# Electric field of a filament

1. Feb 10, 2008

### tony873004

1. The problem statement, all variables and given/known data
A long glass filament carries a charge density $$\lambda = - 2.7{\rm{ nC/m}}$$ . What is the magnitude of the electric field 0.67 mm from the filament?
3. The attempt at a solution

Did I do this problem correctly? I'm guessing not because my answer has an extra /m . Shouldn't it simply be N/C?
$$E = \left| {\frac{{k\,d\lambda }}{{r^2 }}} \right| = \left| {\frac{{8.99 \times 10^9 {\rm{N}} \cdot \frac{{{\rm{m}}^{\rm{2}} }}{{{\rm{C}}^{\rm{2}} }} \cdot - 2.7{\rm{ nC/m}} \cdot 10^{ - 9} {\rm{C/nC}}}}{{{\rm{0}}{\rm{.67mm}} \cdot 0.001{\rm{m/mm}}}}} \right| = 54000000{\rm{ N/Cm}}$$

Last edited: Feb 10, 2008
2. Feb 10, 2008

### awvvu

Isn't the filament a long line of charge?
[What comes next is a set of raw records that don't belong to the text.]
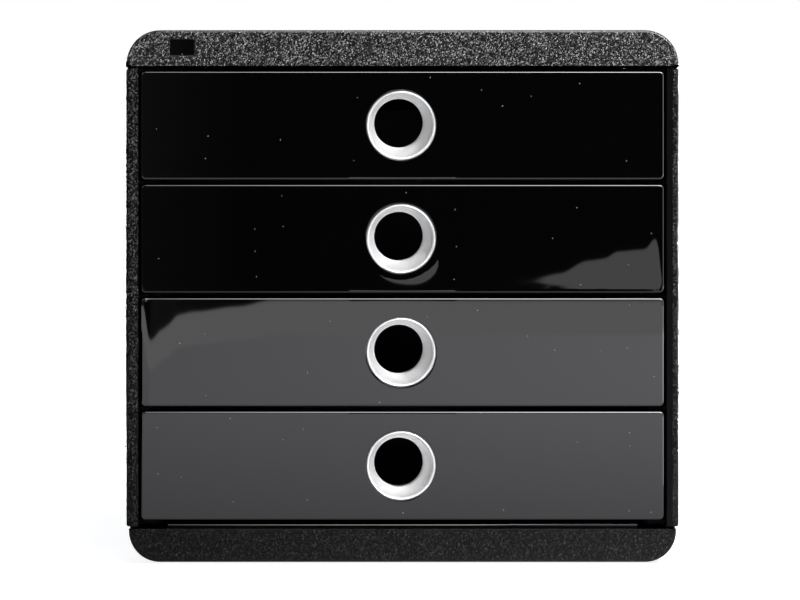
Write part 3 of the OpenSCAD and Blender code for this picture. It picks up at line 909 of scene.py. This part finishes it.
def smooth_step(share):
    """0 to 1 with level ends."""
    share = min(1.0, max(0.0, share))
    return share * share * (3 - 2 * share)


def lean_at(stations, distance):
    """A front's lean at a distance from the middle."""
    if distance <= stations[0][0]:
        return 0.0
    for (a, lean_a), (b, lean_b) in zip(stations, stations[1:]):
        if distance <= b:
            return (lean_a + (lean_b - lean_a) * smooth_step((distance - a) / (b - a))) * THOUSANDTH
    return stations[-1][1] * THOUSANDTH


def face_warp(drawer, x, z, half_h, ring_x):
    """How far a front's face lies behind its flat shape, at x and z from its middle."""
    depth = 0.0
    stations = LEANS.get((drawer, 1 if x > 0 else -1))
    if stations:
        share = min(1.0, max(0.0, (z + half_h) / LEAN_FADE))
        start = LEAN_FADE - half_h
        rise = z if share == 1 else start - LEAN_FADE * (0.5 - share**3 + share**4 / 2)
        depth += lean_at(stations, abs(x)) * rise
    if drawer in SWELLING:
        slope, more, where, narrow, radius, outwards, inwards = SWELLING[drawer]
        slope += more * max(0.0, math.cos(math.atan2(z, x - ring_x) - where)) ** narrow
        away = math.hypot(x - ring_x, z) - radius
        depth -= slope * outwards * math.exp(-abs(away) / (outwards if away > 0 else inwards))
    return depth


def front_layout(half_w, half_h, corner):
    """Stations round a front, each a corner's middle and a direction outwards, from the lower right corner on.

    Also the stations up its right end, and the columns of the face to one side of the ring and across it.
    """
    far, up = half_w - corner, half_h - corner
    outer = [RING_MESH + (far - RING_MESH) * (1 - (1 - i / SIDE_COLUMNS) ** 1.5) for i in range(SIDE_COLUMNS + 1)]
    inner = [RING_MESH * i / RING_COLUMNS for i in range(1 - RING_COLUMNS, RING_COLUMNS)]
    turns = [math.radians(90 * i / TURN_STEPS) for i in range(1, TURN_STEPS)]
    right = [(far, -up, 0, -1)] + [(far, -up, math.sin(a), -math.cos(a)) for a in turns]
    right += [(far, up * i / HALF_ROWS, 1, 0) for i in range(-HALF_ROWS, HALF_ROWS + 1)]
    right += [(far, up, math.cos(a), math.sin(a)) for a in turns] + [(far, up, 0, 1)]
    columns = [-x for x in reversed(outer)] + inner + outer
    half = right + [(x, up, 0, 1) for x in reversed(columns[1:-1])]
    return half + [(-cx, -cz, -dx, -dz) for cx, cz, dx, dz in half], right, outer, inner


def add_grid(work, rows):
    """Adds rows of points to a mesh, with faces between them."""
    grid = [[work.verts.new(point) for point in row] for row in rows]
    for row, following in zip(grid, grid[1:]):
        for i in range(len(row) - 1):
            work.faces.new((row[i], row[i + 1], following[i + 1], following[i]))


def make_front(name, node, settings, ring, drawer):
    """A glossy front: its face and back as fine grids, its rims round them, and the tube of the ring's hole."""
    low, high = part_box(node)
    face_y, middle_z = low.y, middle_of(node)[2]
    half_w, half_h = high.x, (high.z - low.z) / 2
    corner, edge, skirt, small = settings.corner, settings.edge_round, settings.skirt, 0.15 * MM
    inner_y, rear_y = face_y + settings.wall, face_y + settings.depth
    hole, hole_round = ring.outer / 2 + settings.ring_gap, settings.hole_round
    ring_x, _, ring_z = middle_of(f"finger_ring_{drawer}")
    ring_z -= middle_z
    layout, right, outer, inner = front_layout(half_w, half_h, corner)
    work = bmesh.new()

    def place(x, z, y, warped):
        """A point of the front, at a depth behind its face's shape or its flat place."""
        return (x, y + warped * face_warp(drawer, x, z, half_h, ring_x), middle_z + z)

    def rim(inset, y, warped=1.0):
        """The front's outline, drawn in by inset."""
        r = corner - inset
        loop = [place(cx + r * dx, cz + r * dz, y, warped) for cx, cz, dx, dz in layout]
        return loop + loop[:1]

    def circle(r, y, warped=0.0):
        """A circle round the ring, whose points face those of the square round it."""
        count, turn = 4 * (len(right) - 1), math.radians(45)
        angles = [2 * math.pi * k / count - turn for k in range(count + 1)]
        return [place(ring_x + r * math.cos(a), ring_z + r * math.sin(a), y, warped) for a in angles]

    def face(inset, hole_r, y, warped):
        """A flat side of the front, from its outline to its hole."""
        r = corner - inset
        rows = [(cz + r * dz, cx + r * dx) for cx, cz, dx, dz in right]
        far = outer[-1]
        for side in (-1, 1):
            grid = []
            for z, end in rows:
                stretch = (end - RING_MESH) / (far - RING_MESH)
                grid.append([place(side * (RING_MESH + (x - RING_MESH) * stretch), z, y, warped) for x in outer])
            add_grid(work, grid)
        half = [(RING_MESH, z) for z, end in rows] + [(x, rows[-1][0]) for x in reversed(inner)]
        square = half + [(-x, -z) for x, z in half]
        square.append(square[0])
        round_hole = circle(hole_r, y)
        grid = []
        for i in range(HOLE_ROWS + 1):
            share = i / HOLE_ROWS
            loop = []
            for (x, z), (hx, _, hz) in zip(square, round_hole):
                loop.append(place(hx + (x - hx) * share, hz - middle_z + (z + middle_z - hz) * share, y, warped))
            grid.append(loop)
        add_grid(work, grid)

    face(edge, hole + hole_round, face_y, 1.0)
    rims = [rim(inset, face_y + back) for inset, back in rounding(edge, TURN_STEPS)]
    rims += [rim(0, face_y + edge + small), rim(0, rear_y - small, 0), rim(small, rear_y, 0)]
    rims += [rim(skirt, rear_y, 0), rim(skirt, inner_y + small, 0), rim(skirt + small, inner_y, 0)]
    add_grid(work, rims)
    tube = [circle(hole + out, face_y + back, 1.0) for out, back in rounding(hole_round, HOLE_STEPS)]
    add_grid(work, tube + [circle(hole, inner_y)])
    face(skirt + small, hole, inner_y, 0.0)
    bmesh.ops.remove_doubles(work, verts=work.verts, dist=0.001 * MM)
    bmesh.ops.recalc_face_normals(work, faces=work.faces)
    mesh = bpy.data.meshes.new(name)
    work.to_mesh(mesh)
    work.free()
    return shade(add_object(name, mesh), 50.0)


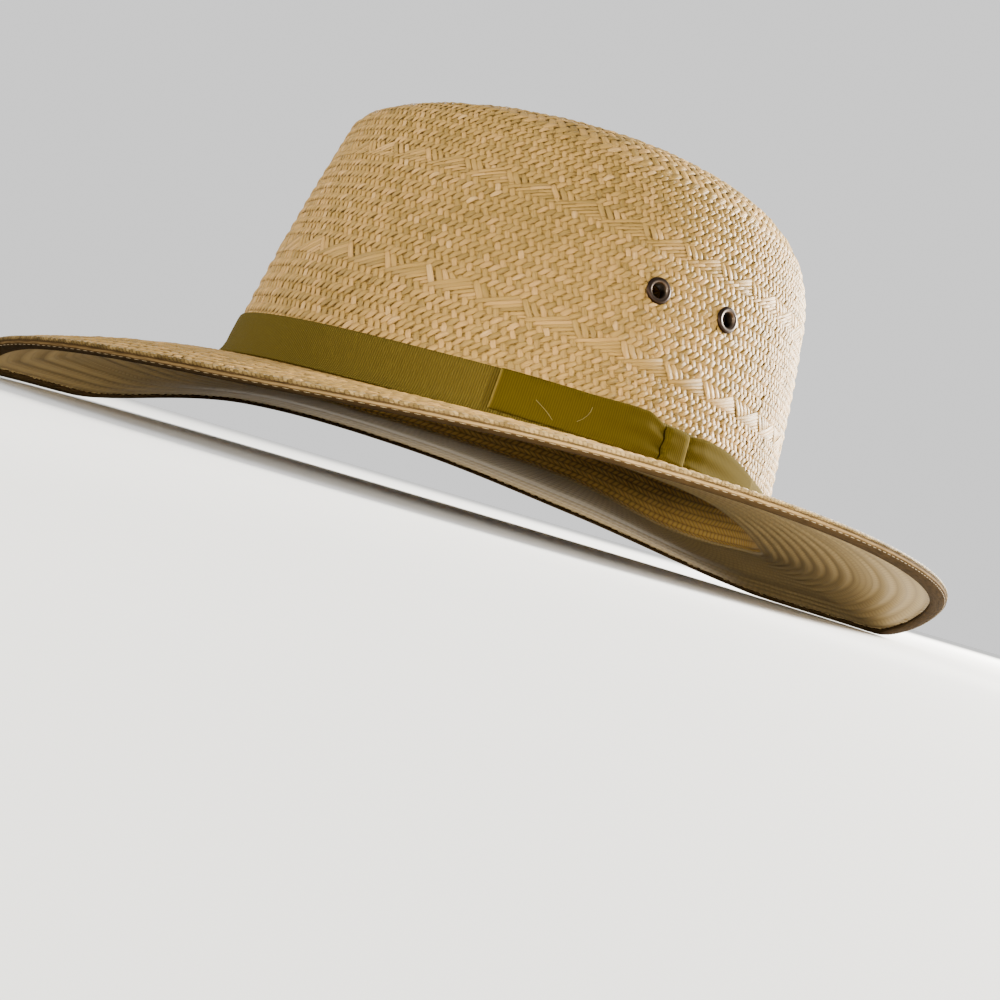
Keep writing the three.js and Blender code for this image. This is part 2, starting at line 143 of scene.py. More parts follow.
@dataclass(frozen=True)
class HatForm:
    """The straw's outer surface, the same as the CAD part's."""

    foot: tuple[float, float] = (84.0, 100.0)  # half width and half length
    shoulder: tuple[float, float] = (69.0, 85.0)
    shoulder_shift: float = 6.4  # how far back the top's middle lies
    crown_front: float = 91.2
    crown_side: float = 99.8
    crown_rear: float = 98.4
    bend_mean: float = 19.3  # reach of the crown's rounded corner
    bend_rear_gain: float = 15.4  # how much further it reaches at the rear than on the mean
    bend_least: float = 4.0
    dome: float = 3.7
    bulge: float = 1.3
    brim_front: float = 74.0
    brim_side: float = 75.0
    brim_rear: float = 61.0
    fall_power: float = 1.2  # over 1, the brim falls more steeply towards the rim
    lift_mean: float = 0.93  # how much the brim's middle stands over that fall
    lift_front: float = 0.83  # how much more it does so at the front
    root_bend: float = 6.0  # reach of the bend between crown and brim
    rim_heights: tuple[float, ...] = (-27.6, -15, -8.8, -2.9, -4, -12.8, -30, -25.8, -15, -6.2, -7.7, -25.2)
    root_heights: tuple[float, ...] = (0, 0, 0, 0.5, -2, -11, -12, -11, -2, 0.5, 0, 0)
    nod: float = 0.38  # degrees about X from the hat's frame to its rest
    settle: float = 3.0  # how far the rim's lowest stretches give
    softness: float = 0.6  # rounds the line between what bears on the floor and what doesn't
    rear_hang: float = 0.16  # how much higher the rim bears at the rear than on the mean
    crown_thick: float = 2.0
    slope_step: float = 0.01  # step over which directions are measured, in stations and in degrees

    def nodded(self, points: np.ndarray) -> np.ndarray:
        """Points of the hat's frame, turned to the hat's rest.

        Args:
            points: Points in millimetres.

        Returns:
            The turned points.
        """
        c, s = math.cos(math.radians(self.nod)), math.sin(math.radians(self.nod))
        x, y, z = points[..., 0], points[..., 1], points[..., 2]
        return np.stack([x, c * y - s * z, s * y + c * z], axis=-1)

    def shoulder_height(self, turns: np.ndarray) -> np.ndarray:
        """Height at which wall and top would meet.

        Args:
            turns: Turns.

        Returns:
            Heights.
        """
        c = np.cos(np.radians(turns))
        mean = (self.crown_front + self.crown_rear) / 2
        tilt = (self.crown_front - self.crown_rear) / 2
        return self.crown_side + tilt * c + (mean - self.crown_side) * c * c

    def wall(self, turns: np.ndarray, heights: np.ndarray) -> np.ndarray:
        """Points of the crown's wall.

        Args:
            turns: Turns.
            heights: Height of each point.

        Returns:
            Points.
        """
        share = (heights / self.shoulder_height(turns))[..., None]
        foot = oval(turns, *self.foot)
        shoulder = oval(turns, *self.shoulder, self.shoulder_shift)
        flat = foot * (1 - share) + shoulder * share + unit(foot) * self.bulge * 4 * share * (1 - share)
        return np.concatenate([flat, np.broadcast_to(heights, flat.shape[:-1])[..., None]], axis=-1)

    def top(self, turns: np.ndarray, reach: np.ndarray) -> np.ndarray:
        """Points of the crown's top.

        Args:
            turns: Turns.
            reach: 0 at its middle, 1 at its sharp corner.

        Returns:
            Points.
        """
        mean = (self.crown_side + (self.crown_front + self.crown_rear) / 2) / 2
        flat = oval(turns, *self.shoulder) * reach[..., None]
        square = reach * reach
        height = mean + (self.shoulder_height(turns) - mean) * square + self.dome * (1 - square)
        return np.stack([flat[..., 0], flat[..., 1] + self.shoulder_shift, height], axis=-1)

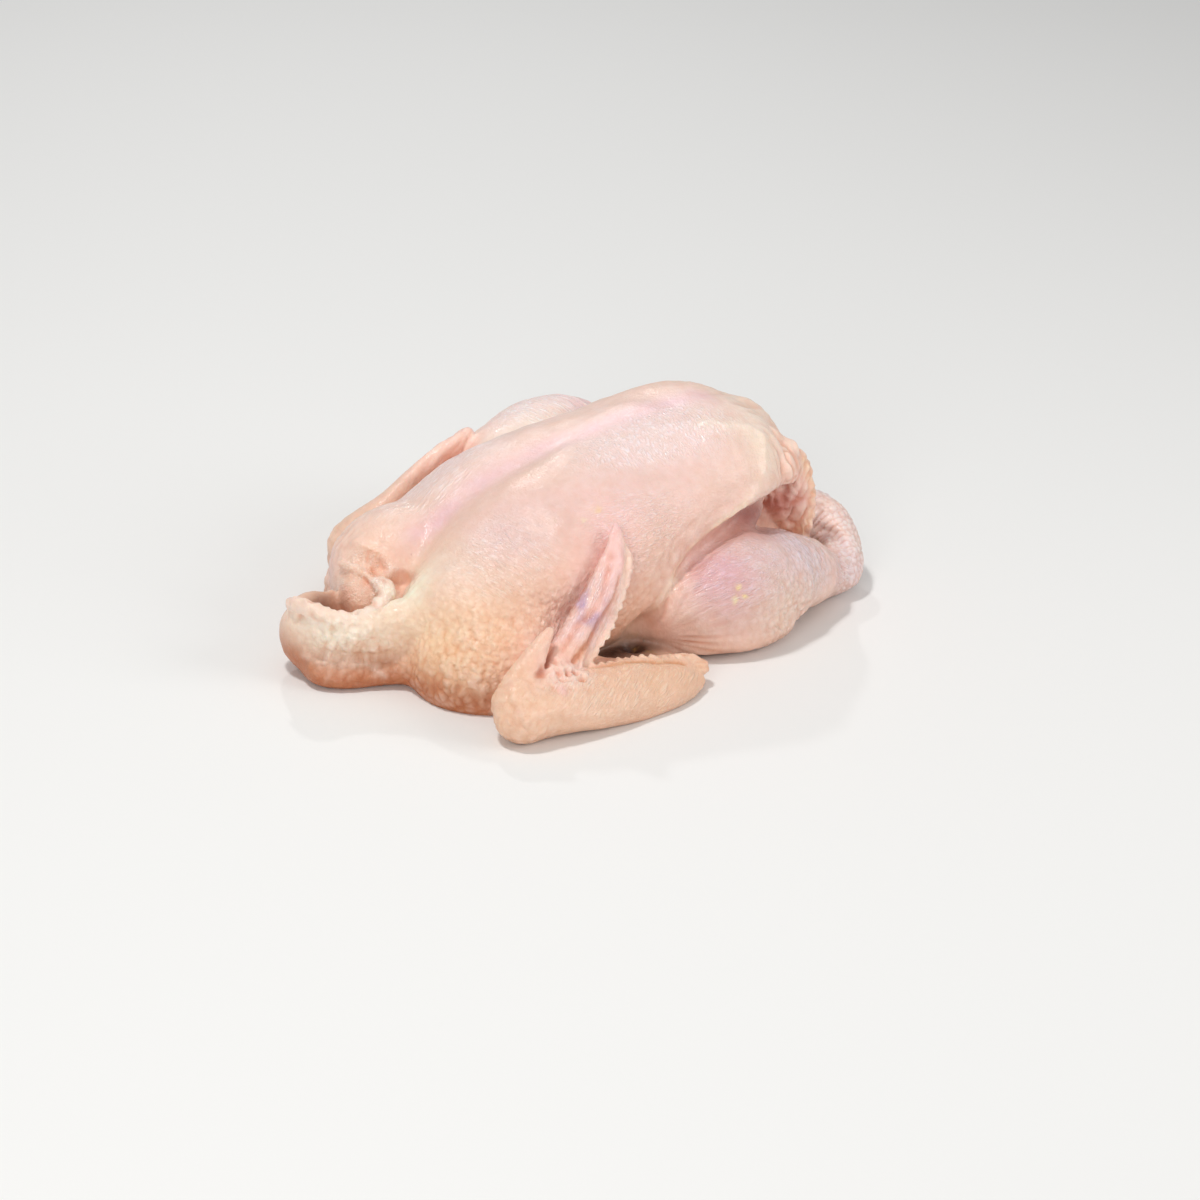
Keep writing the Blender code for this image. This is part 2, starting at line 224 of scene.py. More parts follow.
def limb(name, sections):
    """A limb with domed ends. A section is its centre, half width, half thickness and
    the tilt of its width from level, in degrees."""
    rows = spline(sections, RINGS_PER_SPAN)
    centres, halves, tilts = rows[:, :3], rows[:, 3:5], np.radians(rows[:, 5])
    ways = np.gradient(centres, axis=0)
    ways /= np.linalg.norm(ways, axis=1)[:, None]
    across, up = round_the_ring()

    def ring(i, share, shift):
        level = np.cross((0, 0, 1), ways[i])
        level /= np.linalg.norm(level)
        rise = np.cross(ways[i], level)
        width = math.cos(tilts[i]) * level + math.sin(tilts[i]) * rise
        depth = np.cross(ways[i], width)
        half = halves[i] * share
        middle = centres[i] + ways[i] * shift
        return middle + np.outer(across * half[0], width) + np.outer(up * half[1], depth)

    domes = [math.radians(a) for a in DOME]
    rings = [ring(0, math.sin(a), -math.cos(a) * halves[0].min()) for a in domes]
    rings += [ring(i, 1, 0) for i in range(len(rows))]
    rings += [ring(-1, math.sin(a), math.cos(a) * halves[-1].min()) for a in reversed(domes)]
    return skin_over(name, rings)


def ball(name, centre, halves):
    """An egg shape with these half sizes."""
    shape = bmesh.new()
    bmesh.ops.create_uvsphere(shape, u_segments=32, v_segments=20, radius=1)
    size = Matrix.Diagonal((*(Vector(halves) * MM), 1))
    shape.transform(Matrix.Translation(Vector(centre) * MM) @ size)
    mesh = bpy.data.meshes.new(name)
    shape.to_mesh(mesh)
    shape.free()
    return link(name, mesh)


def trunk():
    """The breast, the belly, the neck and the shoulders on both sides of it."""
    return [
        breast(),
        belly(),
        ball("front_near", (-70, -35, 28), (37, 36, 28)),
        ball("front_far", (-78, 22, 29), (37, 31, 31)),
        ball("neck_flesh", (-108, 6, 27), (13, 15, 13)),
        ball("shoulder_near", (-70, -50, 10), (42, 36, 33)),
        ball("shoulder_far", (-72, 36, 12), (38, 32, 32)),
        limb("rump", [
            (60, 0, 16, 42, 24, 0),
            (92, 0, 15, 30, 20, 0),
            (114, 1, 13, 18, 14, 0),
            (126, 2, 13, 10, 9, 0),
        ]),
        limb("neck_base", [
            (-88, -16, 12, 36, 18, 0),
            (-112, -11, 6, 27, 9, 0),
            (-130, -8, 5, 24, 8, 0),
            (-140, -4, 6, 21, 7, 0),
        ]),
        limb("neck_wall", [
            (-92, -27, 22, 22, 13, 66),
            (-114, -22, 17, 20, 9.5, 66),
            (-130, -18, 17, 19, 8, 72),
            (-140, -12, 18, 18, 7.5, 78),
            (-145, -2, 18, 17, 7, 86),
            (-144, 7, 16, 13, 6.5, 90),
        ]),
    ]


def near_leg():
    """Thigh, drumstick and the scaly shank, which is tucked in under the belly skin."""
    return [
        limb("thigh_near", [
            (11, -49, 21, 22, 21, 0),
            (44, -58, 25, 25, 26, 0),
            (70, -56, 23, 20, 21, 0),
        ]),
        limb("thigh_sag", [
            (4, -46, 8, 10, 8, 0),
            (24, -61, 9, 15.5, 9, 0),
            (46, -66, 9.5, 19, 9.5, 0),
            (64, -61, 9.5, 16, 9.5, 0),
        ]),
        limb("drumstick_near", [
            (28, -47, 33, 20, 18, 10),
            (60, -51, 29, 23, 19, 18),
            (90, -47, 20, 18, 17, 15),
            (107, -39, 12.5, 13, 13, 0),
            (120, -38, 11.5, 12.5, 11, 0),
        ]),
        limb("shank_near", [
            (121, -37, 12, 12.5, 12, 0),
            (128, -27, 17.5, 10.5, 11, 0),
            (130, -15, 24.5, 10, 10.5, 0),
            (126, -3, 29, 9.5, 10, 0),
        ]),
    ]


def far_leg():
    """The same on the far side, where the knee stands up higher."""
    return [
        limb("thigh_far", [
            (14, 50, 20, 22, 20, 0),
            (42, 60, 22, 25, 24, 0),
            (68, 57, 20, 19, 18, 0),
        ]),
        limb("knee_far", [
            (-6, 60, 48, 24, 23, 0),
            (22, 66, 49, 26, 30, 0),
            (54, 64, 42, 22, 24, 0),
        ]),
        limb("drumstick_far", [
            (6, 62, 50, 18, 20, 0),
            (44, 60, 44, 19, 20, 0),
            (84, 48, 31, 15, 16, 0),
            (106, 38, 18, 11, 12, 0),
            (119, 31, 14, 11, 11, 0),
        ]),
        limb("shank_far", [
            (119, 31, 14, 11, 11, 0),
            (127, 22, 19, 10, 11, 0),
            (124, 12, 25, 9, 10, 0),
        ]),
    ]


def upper_arms():
    """The part of each wing that lies along the body."""
    return [
        limb("upper_arm_near", [
            (-80, -62, 16, 15, 12, 0),
            (-40, -78, 7, 13, 8, 0),
            (4, -86, 6, 10, 6.5, 0),
        ]),
        limb("upper_arm_far", [
            (-78, 48, 20, 15, 14, 0),
            (-40, 64, 12, 12, 10, 0),
            (4, 76, 9, 9, 8, 0),
        ]),
    ]


def near_wing():
    """Forearm, hand and thumb of the wing that lies in front."""
    return [
        limb("forearm_near", [
            (-92, -106, 12, 13.5, 12.5, -20),
            (-70, -103.5, 12, 16, 11.5, 10),
            (-50, -103, 11, 16, 10, 25),
            (-33, -101.5, 10, 15.5, 8.5, 33),
            (-14, -98.5, 8.5, 13.5, 7, 29),
            (-3, -95, 7.5, 10.5, 5.2, 28),
            (4, -92.5, 8.5, 7.5, 3.5, 20),
            (8.5, -93.5, 9, 4.5, 2.5, 15),
        ]),
        limb("hand_near", [
            (-92, -103, 15, 13.5, 12, 40),
            (-72, -96, 20.5, 9.5, 7.5, 40),
            (-61, -89.5, 28, 8.2, 5.5, 40),
            (-52, -84.5, 34.5, 7.6, 4.6, 40),
            (-43, -79.5, 42, 7.4, 4, 40),
            (-36, -76, 48.5, 6.8, 3.6, 40),
            (-27, -71, 59, 5.6, 3.2, 40),
            (-22, -65.5, 68, 3.8, 2.5, 40),
            (-21, -63, 70.5, 2.2, 2, 40),
        ]),
        limb("thumb_near", [
            (-90, -99, 21, 9, 5, 40),
            (-83, -96, 29, 6.5, 4, 40),
            (-77, -93, 35, 4, 3, 40),
            (-70, -90, 41, 1.6, 1.5, 40),
        ]),
    ]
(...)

So, the field strength is proportional to 1/r.

3. Feb 10, 2008

### Dick

Basically, except isn't E=2*k*lambda/r? I think you missed a '2'. Your equation is for the infinitesimal element of E before it is integrated.

4. Feb 10, 2008

### tony873004

Thanks. Ok, then would it be:
$$E = \left| {\frac{{2k\lambda }}{r}} \right| = \left| {\frac{{2 \cdot 8.99 \times 10^9 {\rm{N}} \cdot \frac{{{\rm{m}}^{\rm{2}} }}{{{\rm{C}}^{\rm{2}} }}\left( { - 2.7{\rm{nC/m}} \cdot 10^{ - 9} {\rm{C/nC}}} \right)}}{{{\rm{0}}{\rm{.67mm}} \cdot 0.001{\rm{m/mm}}}}} \right| = 72000\,{\rm{N/C}}$$
?
Where did E=2k*lambda/r come from? Is this just a standard formula I can use as a starting point, or would I be expected to integrate and come up with this formula?

5. Feb 10, 2008

### awvvu

6. Feb 10, 2008

### Dick

I know it's k*lambda/r. I had to look it up to get the numerical factor of 2. Just looking at the problem statement, it doesn't look like a 'derive the formula' type problem, though the derivation isn't that hard. I would suspect the formula is in your book or notes and you can just use it. Check though.

7. Feb 10, 2008

### tony873004

Thanks. I'd like to understand how to do it even if we can start with the formula. Awvvu's link shows how. Stay tuned... I might have questions about that link.

8. Feb 10, 2008

### tony873004

I though of another way. From our class notes, we did the integration of the same problem, except the filament had a finite length. The formula was $${\overrightarrow {E_y } = \frac{{k\lambda L}}{{y^2 \sqrt {1 + \left( {\frac{L}{{2y}}} \right)^2 } }}}$$

To convert this to use for an infinite length:

As L approaches infinity, the 1 under the radical becomes insignificant, allowing me to eliminate it and replace $$\sqrt {\left( {\frac{L}{{2y}}} \right)^2 }$$ with $${\frac{L}{{2y}}}$$.
. Then my L's cancel leaving me with $$\frac{{2k\lambda }}{y}$$

Thanks for checking my work. I probably would have submitted my original attempt if the two of you didn't correct me.

9. Feb 10, 2008

### Dick

That works fine. Glad you got it.